-- begin --
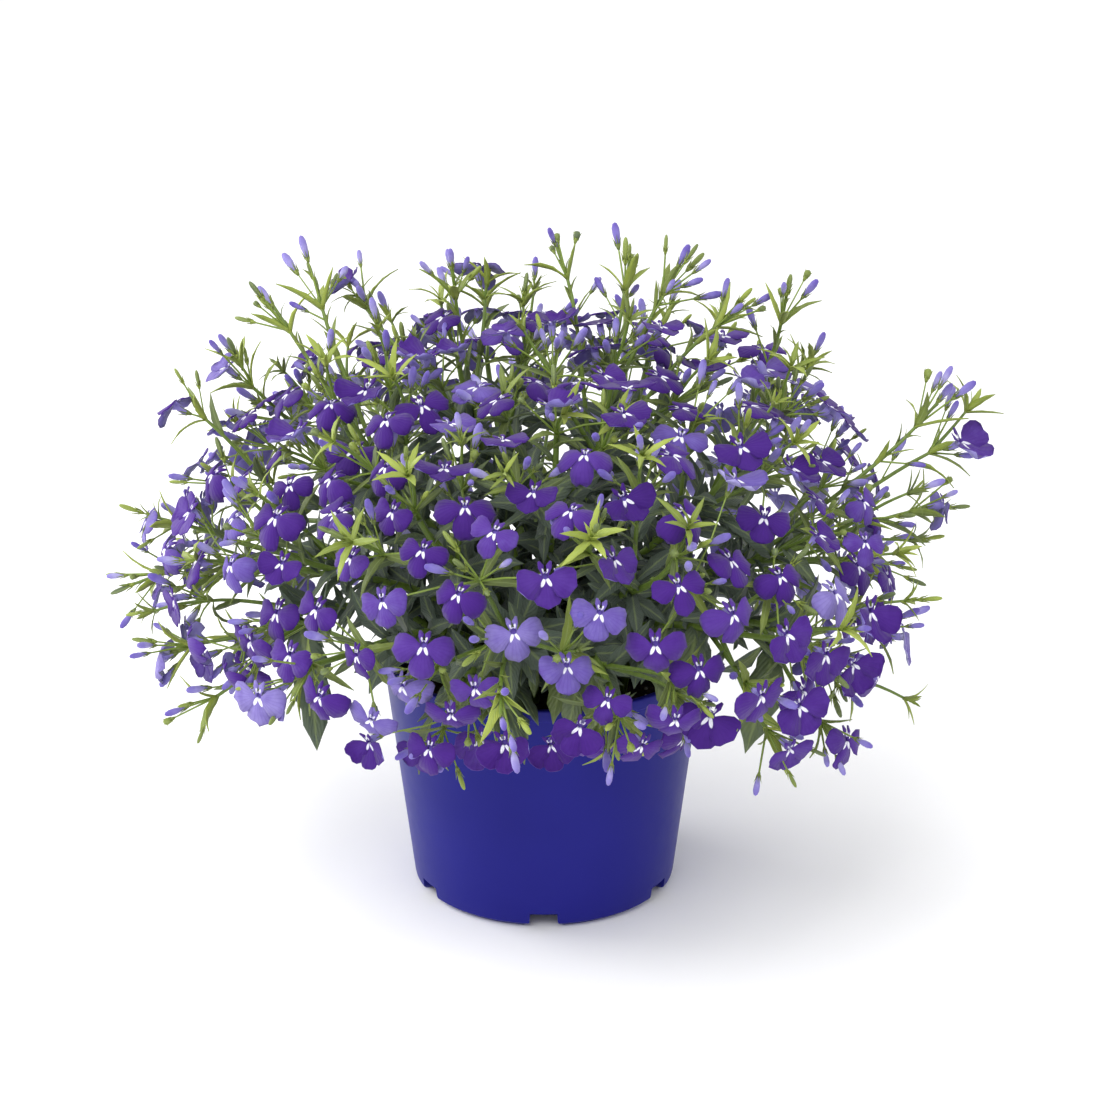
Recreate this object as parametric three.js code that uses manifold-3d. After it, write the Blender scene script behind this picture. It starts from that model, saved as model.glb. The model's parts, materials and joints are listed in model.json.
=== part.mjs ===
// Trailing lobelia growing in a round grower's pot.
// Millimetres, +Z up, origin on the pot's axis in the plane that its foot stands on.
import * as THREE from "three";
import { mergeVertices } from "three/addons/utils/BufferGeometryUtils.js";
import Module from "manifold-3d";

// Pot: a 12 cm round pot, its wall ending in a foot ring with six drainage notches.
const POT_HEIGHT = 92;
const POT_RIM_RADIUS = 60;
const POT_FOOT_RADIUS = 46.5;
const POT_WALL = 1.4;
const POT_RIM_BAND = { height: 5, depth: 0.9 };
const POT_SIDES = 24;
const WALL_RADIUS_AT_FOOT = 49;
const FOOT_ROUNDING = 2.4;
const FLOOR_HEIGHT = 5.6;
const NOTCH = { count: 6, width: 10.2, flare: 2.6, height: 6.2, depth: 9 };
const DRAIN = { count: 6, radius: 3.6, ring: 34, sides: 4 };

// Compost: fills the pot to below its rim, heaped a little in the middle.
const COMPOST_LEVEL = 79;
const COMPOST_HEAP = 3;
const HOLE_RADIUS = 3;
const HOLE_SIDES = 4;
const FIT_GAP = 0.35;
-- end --
* _What you need to do_:
Print the material verbatim, all of it.

* _The answer_:
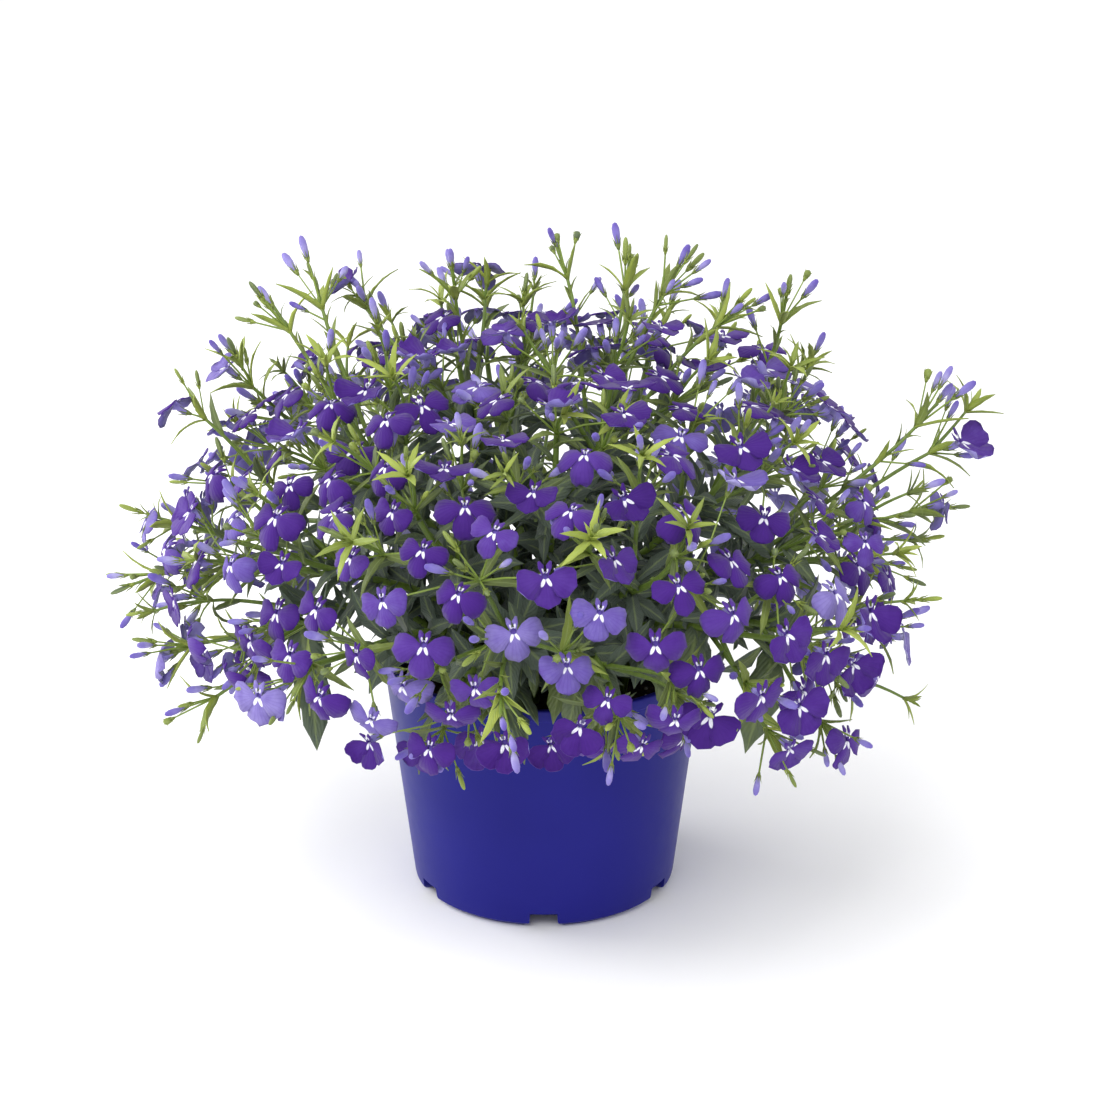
Recreate this object as parametric three.js code that uses manifold-3d. After it, write the Blender scene script behind this picture. It starts from that model, saved as model.glb. The model's parts, materials and joints are listed in model.json.
=== part.mjs ===
// Trailing lobelia growing in a round grower's pot.
// Millimetres, +Z up, origin on the pot's axis in the plane that its foot stands on.
import * as THREE from "three";
import { mergeVertices } from "three/addons/utils/BufferGeometryUtils.js";
import Module from "manifold-3d";

// Pot: a 12 cm round pot, its wall ending in a foot ring with six drainage notches.
const POT_HEIGHT = 92;
const POT_RIM_RADIUS = 60;
const POT_FOOT_RADIUS = 46.5;
const POT_WALL = 1.4;
const POT_RIM_BAND = { height: 5, depth: 0.9 };
const POT_SIDES = 24;
const WALL_RADIUS_AT_FOOT = 49;
const FOOT_ROUNDING = 2.4;
const FLOOR_HEIGHT = 5.6;
const NOTCH = { count: 6, width: 10.2, flare: 2.6, height: 6.2, depth: 9 };
const DRAIN = { count: 6, radius: 3.6, ring: 34, sides: 4 };

// Compost: fills the pot to below its rim, heaped a little in the middle.
const COMPOST_LEVEL = 79;
const COMPOST_HEAP = 3;
const HOLE_RADIUS = 3;
const HOLE_SIDES = 4;
const FIT_GAP = 0.35;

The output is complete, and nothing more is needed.